> Records supplied
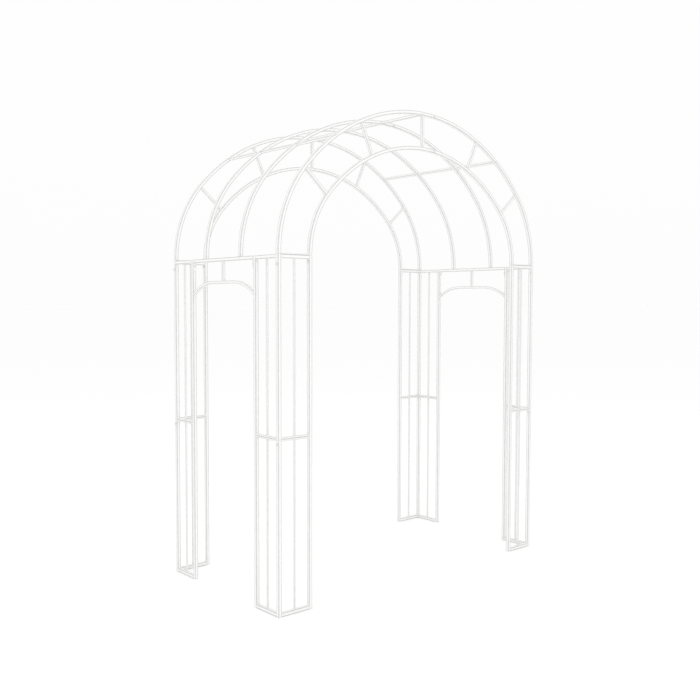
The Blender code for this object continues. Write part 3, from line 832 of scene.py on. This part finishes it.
def build_bolts():
    for side_y, face in ((-1, "front"), (1, "back")):
        for side_x, side in ((-1, "left"), (1, "right")):
            corner, front_end, side_end = leg_posts(side_x, side_y)
            for name, centre, height in (
                ("leg_joint", corner, JOINT_HEIGHT - LEG_BOLT_DROP),
                ("corner_top", corner, LEG_HEIGHT - CORNER_BOLT_DROP),
                ("inner_top", front_end, LEG_HEIGHT - INNER_BOLT_DROP),
            ):
                bolt(f"{face}_{side}_{name}_bolt", centre + Z * height, X * side_x, TUBE)
            inward = -Y * side_y
            clamped = TUBE + GAP + TAB_THICKNESS
            tab = side_end + Z * (LEG_HEIGHT - TAB_BOLT_DROP) + inward * (clamped - TUBE) / 2
            bolt(f"{face}_{side}_side_frame_bolt", tab, inward, clamped)
        for line in PURLIN_STATIONS:
            place = purlin_point(line)[0] + Y * side_y * HALF_DEPTH
            bolt(f"{face}_{line}_purlin_bolt", place, -Y * side_y, TUBE, capped=False)
    splices = [(name, "outer", 0.0) for name in RIB_POSITIONS]
    splices += [(name, "inner", PANEL_WIDTH) for name in ("front", "back")]
    for name, rib, inset in splices:
        distance = rib_length(inset)[1] / 2 + SPLICE_OFFSET + SPLICE_BOLT_OFFSET
        y = RIB_POSITIONS[name]
        place = rib_point(rib_turn(distance, inset), inset)[0][0] + Y * y
        bolt(f"{name}_{rib}_splice_bolt", place, Y if y > 0 else -Y, TUBE)


# ---------------------------------------------------------------- studio

# The floor's far edge is as pale as the surround just above it, so no line shows between them.
FLOOR_RADIUS = 1000.0
FLOOR_SIDES = 96
FLOOR_DROP = 0.0005
HORIZON = (0.981, 0.981, 0.981, 1.0)
OVERHEAD = (0.990, 0.990, 0.990, 1.0)
RISE_TO_OVERHEAD = 0.25

CAMERA_PLACE = (-3.543, -3.981, 1.577)
CAMERA_HEADING = math.radians(49.15)
CAMERA_PITCH = -0.0535
CAMERA_ROLL = 0.0023
LENS = 44.72


def build_floor():
    """A plain pale disc out to the horizon."""
    turns = np.arange(FLOOR_SIDES) * 2 * math.pi / FLOOR_SIDES
    drop = np.full(FLOOR_SIDES, -FLOOR_DROP)
    rim = np.stack([FLOOR_RADIUS * np.cos(turns), FLOOR_RADIUS * np.sin(turns), drop], axis=-1)
    mesh = bpy.data.meshes.new("studio_floor")
    mesh.from_pydata(rim.tolist(), [], [list(range(FLOOR_SIDES))])
    floor = bpy.data.objects.new("studio_floor", mesh)
    bpy.context.scene.collection.objects.link(floor)
    material, _, shader = new_material("pale_floor", Roughness=0.9, Specular_IOR_Level=0.0)
    shader.inputs["Base Color"].default_value = paint_colour("#FEFEFE")
    mesh.materials.append(material)


def build_surround():
    """An even pale surround, a little lighter overhead than at the horizon."""
    world = bpy.data.worlds.new("studio_surround")
    world.use_nodes = True
    tree = world.node_tree
    direction = add_node(tree, "ShaderNodeTexCoord", "Generated")
    height = add_node(tree, "ShaderNodeSeparateXYZ", "Z", Vector=direction)
    rise = add_node(tree, "ShaderNodeMapRange", "Result", Value=height, From_Max=RISE_TO_OVERHEAD)
    surround = add_node(
        tree, "ShaderNodeMix", 2, COLOURS, input_0=rise, input_6=HORIZON, input_7=OVERHEAD
    )
    tree.links.new(surround, tree.nodes["Background"].inputs["Color"])
    bpy.context.scene.world = world


def build_studio():
    """The floor, the surround and two soft lights: one from the front left, and one overhead."""
    build_floor()
    build_surround()
    soft_light("key_light", (-5.0, -5.8, 4.5), (0, 0, 1.3), 4.0, 70)
    soft_light("top_light", (0.5, 0.5, 7.5), (0, 0, 1.0), 5.0, 40)


def aim(obj, target):
    direction = np.asarray(target, float) - np.asarray(obj.location)
    back = -direction / np.linalg.norm(direction)
    right = np.cross(Z, back)
    right /= np.linalg.norm(right)
    turn_to(obj, right, np.cross(back, right), back)


def turn_to(obj, right, up, back):
    turned_axes = np.eye(4)
    turned_axes[:3] = np.stack([right, up, back, np.asarray(obj.location)], axis=-1)
    obj.matrix_world = Matrix(turned_axes.tolist())


def soft_light(name, location, target, size, power):
    data = bpy.data.lights.new(name, "AREA")
    data.shape = "DISK"
    data.size = size
    data.energy = power
    light = bpy.data.objects.new(name, data)
    bpy.context.scene.collection.objects.link(light)
    light.location = location
    aim(light, target)


def build_camera():
    """A camera at eye height, off the front left leg."""
    ahead = np.array([math.cos(CAMERA_HEADING), math.sin(CAMERA_HEADING), 0.0])
    forward = ahead * math.cos(CAMERA_PITCH) + Z * math.sin(CAMERA_PITCH)
    level = np.cross(ahead, Z)
    upward = np.cross(level, forward)
    right = level * math.cos(CAMERA_ROLL) + upward * math.sin(CAMERA_ROLL)
    up = upward * math.cos(CAMERA_ROLL) - level * math.sin(CAMERA_ROLL)
    data = bpy.data.cameras.new("camera")
    data.lens = LENS
    data.sensor_width = 36.0
    camera = bpy.data.objects.new("camera", data)
    bpy.context.scene.collection.objects.link(camera)
    camera.location = CAMERA_PLACE
    turn_to(camera, right, up, -forward)
    bpy.context.scene.camera = camera


build_legs()
build_roof()
for side_x, side in ((-1, "left"), (1, "right")):
    welded(f"{side}_side_frame", side_frame(side_x))
build_bolts()
build_studio()
build_camera()
bpy.context.scene.view_settings.view_transform = "Standard"
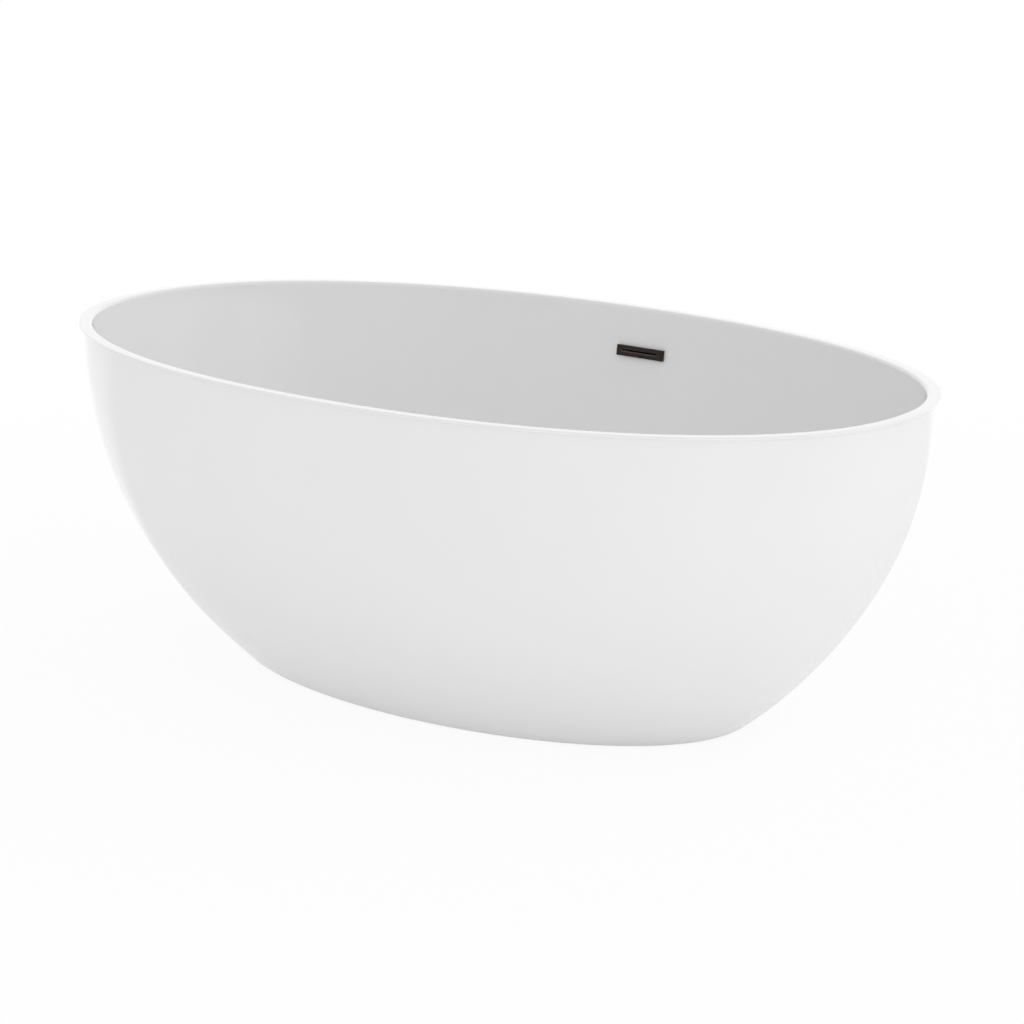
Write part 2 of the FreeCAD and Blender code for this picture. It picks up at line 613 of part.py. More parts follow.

> Work to be completed
Write out the listing once more, matching it exactly.

> Problem solution
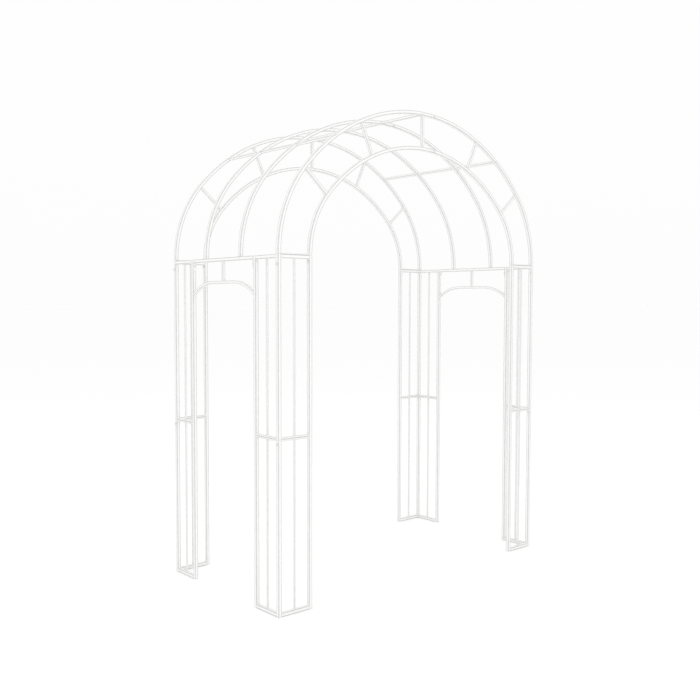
The Blender code for this object continues. Write part 3, from line 832 of scene.py on. This part finishes it.
def build_bolts():
    for side_y, face in ((-1, "front"), (1, "back")):
        for side_x, side in ((-1, "left"), (1, "right")):
            corner, front_end, side_end = leg_posts(side_x, side_y)
            for name, centre, height in (
                ("leg_joint", corner, JOINT_HEIGHT - LEG_BOLT_DROP),
                ("corner_top", corner, LEG_HEIGHT - CORNER_BOLT_DROP),
                ("inner_top", front_end, LEG_HEIGHT - INNER_BOLT_DROP),
            ):
                bolt(f"{face}_{side}_{name}_bolt", centre + Z * height, X * side_x, TUBE)
            inward = -Y * side_y
            clamped = TUBE + GAP + TAB_THICKNESS
            tab = side_end + Z * (LEG_HEIGHT - TAB_BOLT_DROP) + inward * (clamped - TUBE) / 2
            bolt(f"{face}_{side}_side_frame_bolt", tab, inward, clamped)
        for line in PURLIN_STATIONS:
            place = purlin_point(line)[0] + Y * side_y * HALF_DEPTH
            bolt(f"{face}_{line}_purlin_bolt", place, -Y * side_y, TUBE, capped=False)
    splices = [(name, "outer", 0.0) for name in RIB_POSITIONS]
    splices += [(name, "inner", PANEL_WIDTH) for name in ("front", "back")]
    for name, rib, inset in splices:
        distance = rib_length(inset)[1] / 2 + SPLICE_OFFSET + SPLICE_BOLT_OFFSET
        y = RIB_POSITIONS[name]
        place = rib_point(rib_turn(distance, inset), inset)[0][0] + Y * y
        bolt(f"{name}_{rib}_splice_bolt", place, Y if y > 0 else -Y, TUBE)


# ---------------------------------------------------------------- studio

# The floor's far edge is as pale as the surround just above it, so no line shows between them.
FLOOR_RADIUS = 1000.0
FLOOR_SIDES = 96
FLOOR_DROP = 0.0005
HORIZON = (0.981, 0.981, 0.981, 1.0)
OVERHEAD = (0.990, 0.990, 0.990, 1.0)
RISE_TO_OVERHEAD = 0.25

CAMERA_PLACE = (-3.543, -3.981, 1.577)
CAMERA_HEADING = math.radians(49.15)
CAMERA_PITCH = -0.0535
CAMERA_ROLL = 0.0023
LENS = 44.72


def build_floor():
    """A plain pale disc out to the horizon."""
    turns = np.arange(FLOOR_SIDES) * 2 * math.pi / FLOOR_SIDES
    drop = np.full(FLOOR_SIDES, -FLOOR_DROP)
    rim = np.stack([FLOOR_RADIUS * np.cos(turns), FLOOR_RADIUS * np.sin(turns), drop], axis=-1)
    mesh = bpy.data.meshes.new("studio_floor")
    mesh.from_pydata(rim.tolist(), [], [list(range(FLOOR_SIDES))])
    floor = bpy.data.objects.new("studio_floor", mesh)
    bpy.context.scene.collection.objects.link(floor)
    material, _, shader = new_material("pale_floor", Roughness=0.9, Specular_IOR_Level=0.0)
    shader.inputs["Base Color"].default_value = paint_colour("#FEFEFE")
    mesh.materials.append(material)


def build_surround():
    """An even pale surround, a little lighter overhead than at the horizon."""
    world = bpy.data.worlds.new("studio_surround")
    world.use_nodes = True
    tree = world.node_tree
    direction = add_node(tree, "ShaderNodeTexCoord", "Generated")
    height = add_node(tree, "ShaderNodeSeparateXYZ", "Z", Vector=direction)
    rise = add_node(tree, "ShaderNodeMapRange", "Result", Value=height, From_Max=RISE_TO_OVERHEAD)
    surround = add_node(
        tree, "ShaderNodeMix", 2, COLOURS, input_0=rise, input_6=HORIZON, input_7=OVERHEAD
    )
    tree.links.new(surround, tree.nodes["Background"].inputs["Color"])
    bpy.context.scene.world = world


def build_studio():
    """The floor, the surround and two soft lights: one from the front left, and one overhead."""
    build_floor()
    build_surround()
    soft_light("key_light", (-5.0, -5.8, 4.5), (0, 0, 1.3), 4.0, 70)
    soft_light("top_light", (0.5, 0.5, 7.5), (0, 0, 1.0), 5.0, 40)


def aim(obj, target):
    direction = np.asarray(target, float) - np.asarray(obj.location)
    back = -direction / np.linalg.norm(direction)
    right = np.cross(Z, back)
    right /= np.linalg.norm(right)
    turn_to(obj, right, np.cross(back, right), back)


def turn_to(obj, right, up, back):
    turned_axes = np.eye(4)
    turned_axes[:3] = np.stack([right, up, back, np.asarray(obj.location)], axis=-1)
    obj.matrix_world = Matrix(turned_axes.tolist())


def soft_light(name, location, target, size, power):
    data = bpy.data.lights.new(name, "AREA")
    data.shape = "DISK"
    data.size = size
    data.energy = power
    light = bpy.data.objects.new(name, data)
    bpy.context.scene.collection.objects.link(light)
    light.location = location
    aim(light, target)


def build_camera():
    """A camera at eye height, off the front left leg."""
    ahead = np.array([math.cos(CAMERA_HEADING), math.sin(CAMERA_HEADING), 0.0])
    forward = ahead * math.cos(CAMERA_PITCH) + Z * math.sin(CAMERA_PITCH)
    level = np.cross(ahead, Z)
    upward = np.cross(level, forward)
    right = level * math.cos(CAMERA_ROLL) + upward * math.sin(CAMERA_ROLL)
    up = upward * math.cos(CAMERA_ROLL) - level * math.sin(CAMERA_ROLL)
    data = bpy.data.cameras.new("camera")
    data.lens = LENS
    data.sensor_width = 36.0
    camera = bpy.data.objects.new("camera", data)
    bpy.context.scene.collection.objects.link(camera)
    camera.location = CAMERA_PLACE
    turn_to(camera, right, up, -forward)
    bpy.context.scene.camera = camera


build_legs()
build_roof()
for side_x, side in ((-1, "left"), (1, "right")):
    welded(f"{side}_side_frame", side_frame(side_x))
build_bolts()
build_studio()
build_camera()
bpy.context.scene.view_settings.view_transform = "Standard"
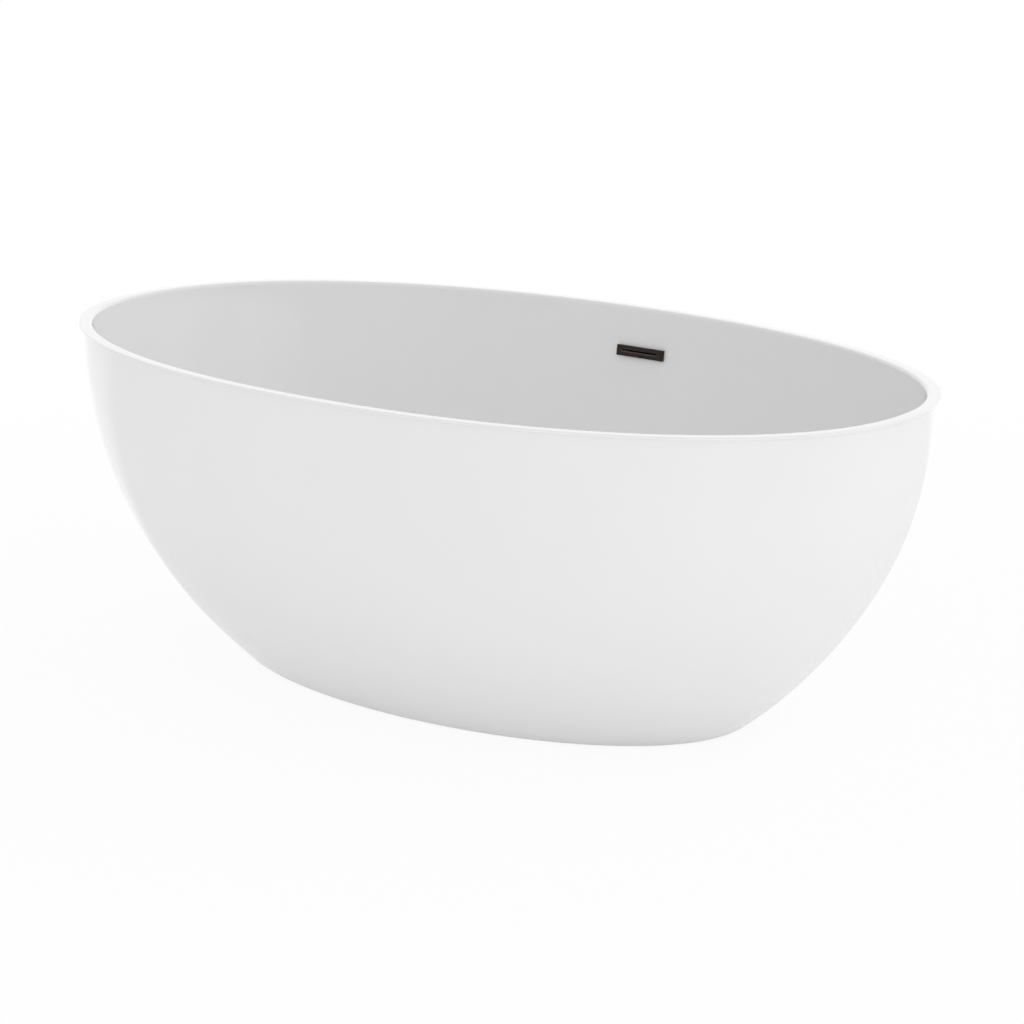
Write part 2 of the FreeCAD and Blender code for this picture. It picks up at line 613 of part.py. More parts follow.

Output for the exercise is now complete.